With 2024 potentially offering increasingly favourable macroeconomic and interest-rate conditions, and a continued imbalance between opportunities and uninvested private equity, the appeal of selling has increased. Jacques Callaghan, Head of UK Mid-Market M&A at HSBC, states: “Given that the general M&A market is still quite fragile, companies looking to sell need a longer time to prepare and to educate buyers, and will maximise their prices in bespoke sale processes.”

“It was previously quite difficult to predict how the consumer would react to the changing conditions, plus there was real volatility in input costs,” adds David Plowman, Head of UK Investment Banking at HSBC. “Now, it’s easier for boards and investors to have more confidence around forecasts for next year and beyond, and that makes it simpler to price deals.”

The desire to combat squeezed margins means there is also a “strong industrial logic for deals”, says Plowman. “A lot of agreements are being driven by the economic fundamentals: as wages rise, there is a need to reduce costs. For many firms, finding synergies by combining with another company is one of the few ways to improve profitability.”

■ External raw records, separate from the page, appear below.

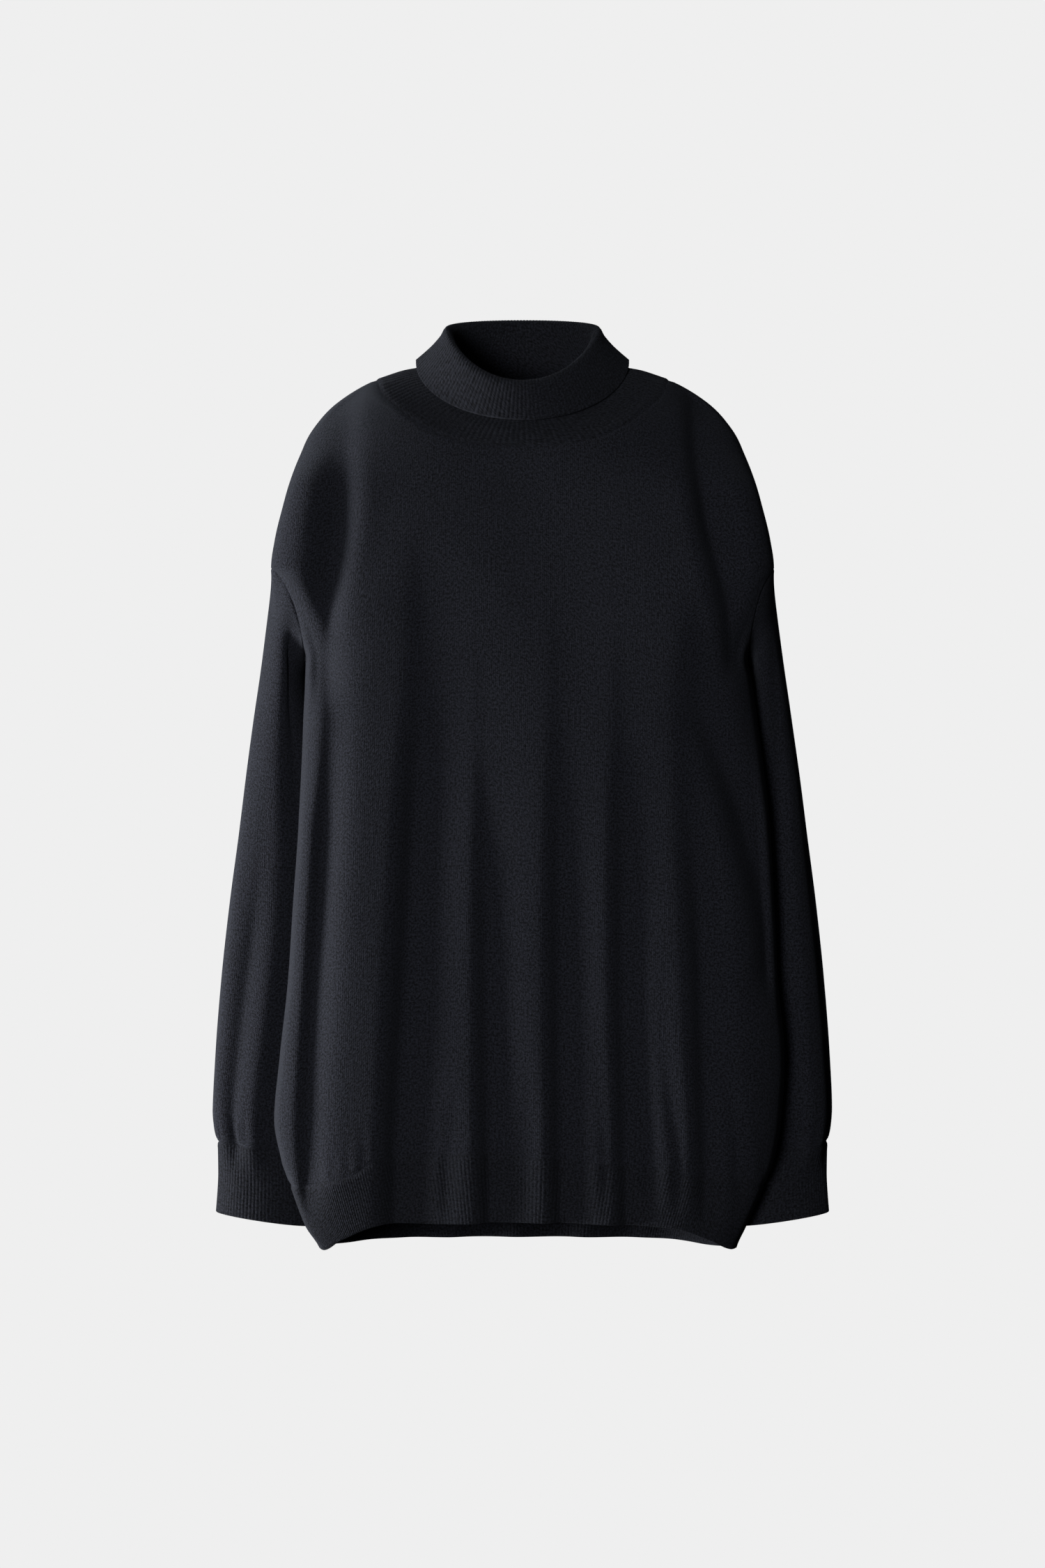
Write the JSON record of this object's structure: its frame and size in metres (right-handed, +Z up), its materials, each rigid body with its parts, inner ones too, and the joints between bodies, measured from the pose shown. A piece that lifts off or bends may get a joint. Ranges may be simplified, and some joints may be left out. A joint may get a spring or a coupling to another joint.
{
  "type": "turtleneck sweater",
  "caption": "Oversized fine knit sweater filled out with no wearer: ribbed roll collar, dropped shoulders, long sleeves with ribbed cuffs, ribbed hem.",
  "frame": {"origin": "middle of the neck at the height of the shoulder seams' inner ends, where the wearer's shoulders hold the sweater up", "axes": "+Z up along the wearer's spine, the front faces -Y, +X towards the wearer's left arm"},
  "size_m": [0.532, 0.2055, 0.8027],
  "materials": {
    "jersey": "fine dark jersey knit, matt with a soft nap",
    "rib_knit": "dark one by one rib knit, matt"
  },
  "bodies": {
    "root": {"front_panel": "jersey", "back_panel": "jersey", "sleeve_right": "jersey", "sleeve_left": "jersey", "cuff_right": "rib_knit", "cuff_left": "rib_knit", "hem_rib_front": "rib_knit", "hem_rib_back": "rib_knit", "roll_collar": "rib_knit"}
  },
  "joints": []
}
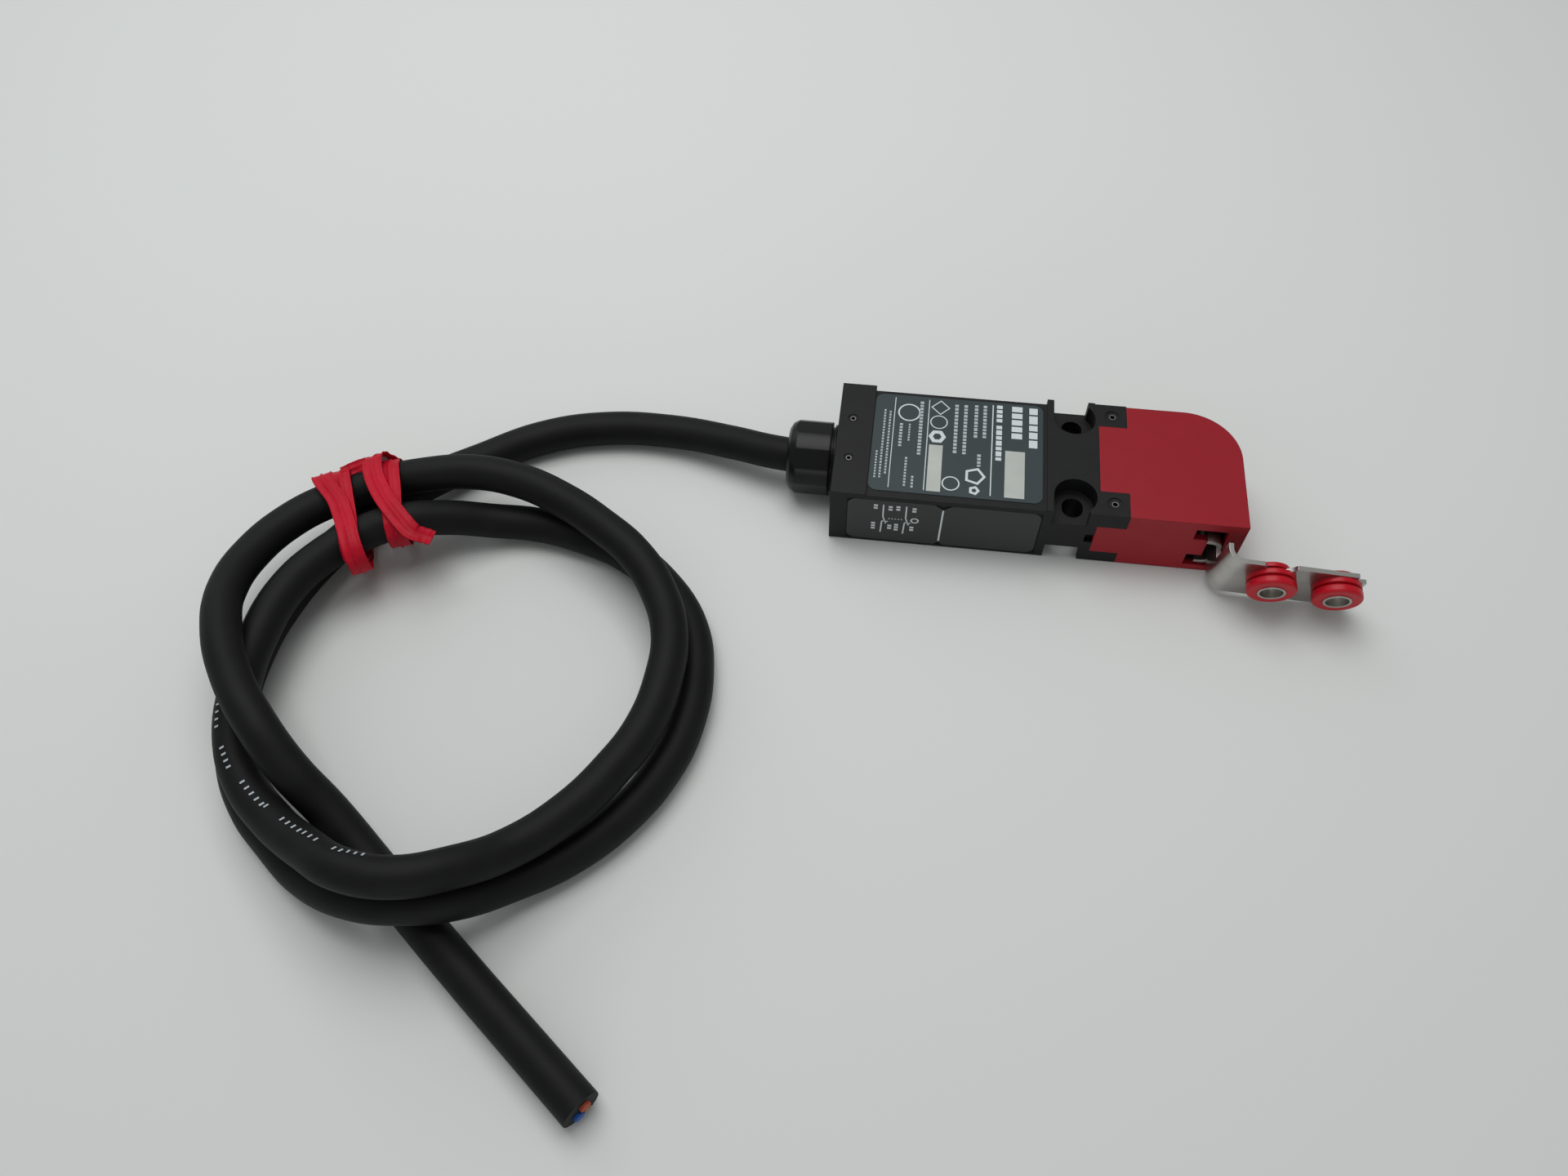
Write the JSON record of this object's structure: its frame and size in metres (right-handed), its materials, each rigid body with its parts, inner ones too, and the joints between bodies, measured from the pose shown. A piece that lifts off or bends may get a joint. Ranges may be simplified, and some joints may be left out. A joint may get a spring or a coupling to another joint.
{
  "type": "safety door switch",
  "caption": "Slim black door switch body with a red key head, its bent steel operation key in the slot, and a moulded cable in a tied coil.",
  "frame": {"origin": "midway between the two mounting holes, on the mounting face", "axes": "+X towards the red head, +Y across the body away from the key's side, +Z out of the label face"},
  "size_m": [0.2429, 0.1644, 0.025],
  "materials": {
    "case_plastic": "satin moulded plastic",
    "plug_plastic": "satin moulded plastic",
    "seal_rubber": "dull rubber",
    "pin_steel": "bright drawn steel",
    "gland_plastic": "satin moulded plastic",
    "head_plastic": "satin moulded plastic",
    "cam_plastic": "plain moulded plastic",
    "spring_steel": "bright wire",
    "contact_brass": "plain strip",
    "carrier_plastic": "plain moulded plastic",
    "front_label_film": "printed film",
    "side_label_film": "printed film",
    "key_steel": "rolled stainless sheet",
    "grommet_rubber": "glossy moulded rubber",
    "sleeve_steel": "turned steel",
    "cable_jacket": "satin jacket",
    "core_blue_plastic": "cut insulation",
    "core_brown_plastic": "cut insulation",
    "core_strand_copper": "cut strands",
    "tie_plastic": "creased ribbon"
  },
  "bodies": {
    "switch_body": {"switch_case": "case_plastic", "end_plug": "plug_plastic", "plug_seal": "seal_rubber", "plug_pin_a": "pin_steel", "plug_pin_b": "pin_steel", "gland_nut": "gland_plastic", "gland_seal": "seal_rubber", "head_shell": "head_plastic", "slot_liner": "plug_plastic", "head_pin_a": "pin_steel", "head_pin_b": "pin_steel", "head_seal": "seal_rubber", "cam_pin": "pin_steel", "plunger_seal": "seal_rubber", "return_spring": "spring_steel", "contact_base": "plug_plastic", "fixed_contacts": "contact_brass", "front_label": "front_label_film", "side_label": "side_label_film", "cable": "cable_jacket", "core_blue": "core_blue_plastic", "core_brown": "core_brown_plastic", "core_strands": "core_strand_copper", "cable_tie": "tie_plastic"},
    "operation_key": {"key_plate": "key_steel", "key_grommet_inner": "grommet_rubber", "key_grommet_outer": "grommet_rubber", "key_sleeve_inner": "sleeve_steel", "key_sleeve_outer": "sleeve_steel"},
    "cam": {"operating_cam": "cam_plastic"},
    "plunger_set": {"plunger": "cam_plastic", "contact_carrier": "carrier_plastic", "moving_contacts": "contact_brass", "contact_springs": "spring_steel"}
  },
  "joints": [
    {"name": "key_slide", "type": "slide", "parent": "switch_body", "child": "operation_key", "axis": [0, -1, 0], "range_m": [0, 0.014]},
    {"name": "cam_turn", "type": "hinge", "parent": "switch_body", "child": "cam", "pos_m": [0.0229, 0, 0.0085], "axis": [0, 0, -1], "range_deg": [0, 60]},
    {"name": "plunger_slide", "type": "slide", "parent": "switch_body", "child": "plunger_set", "axis": [-1, 0, 0], "range_m": [0, 0.003], "deforming": ["return_spring"]}
  ],
  "couplings": [
    {"joint": "cam_turn", "follows": "key_slide", "rad_per_m": 74.79},
    {"joint": "plunger_slide", "follows": "key_slide", "ratio": 0.2142}
  ]
}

Selling needn’t mean ceding control, however, with a handful of specialist investors offering minority investments to support growth. “The additional knowledge an experienced investor can bring should not be underestimated,” says David Whileman, Partner at the mid-market private equity fund Inflexion. “The strong valuations in the management buyout space are also seen in minority investments, so funds need to be effective at creating value.” Common approaches include suggesting expertise along sector lines, important to strategic quality and alignment.

The UK remains firmly in investors’ sights

The UK’s continued appeal to domestic and cross-border acquirers is due in part to its record of delivering cutting-edge innovation. “There will be an increase in the UK in the supply of private equity-owned portfolio companies coming up for sale, as firms have to demonstrate returns for fundraising considerations and the total of private equity exits above £100mn for 2023 and 2022 combined was less than for 2021,” says Callaghan.

Nonetheless, dealmakers face headwinds. Interest rates, while stabilising, remain elevated, and the UK is one of more than 40 countries with general elections scheduled for 2024. This adds to potential uncertainty. Under these conditions, funds that can identify the best businesses and set in motion effective plans will be the biggest winners, Whileman notes. “Investors must do more than just lever businesses. They've got to drive real value, which can include growth through international expansion, M&A or digital enhancement,” he says, noting that excellence in ESG and pricing are now also highly important. “Having the network to be able to attract excellent management teams is also crucial, since the leadership team underpins success in every business.”

UK mid-market M&A activity looks well placed for significant expansion as myriad opportunities continue to attract global attention. Acquirers and mid-market sellers alike work closely with HSBC, drawing from the bank's sector-specific and capital market expertise, as well as its strong balance sheet and international contacts book, to ensure success.

Jollyes, the UK-based pet retail chain, recently announced a sale to UK-based private equity fund, TDR Capital. The purchase, on which HSBC was both a lender and buy-side adviser to the fund, will provide new investment in Jollyes, targeting domestic growth opportunities through store expansions and improved experiences for customers, staff and suppliers.

Throughout 2024, opportunities will continue to emerge for UK mid-market businesses to maximise their own strengths and their broader potential through M&A. Acquirers from around the world are examining the market closely as they seek to find smart efficiencies and drive inorganic growth.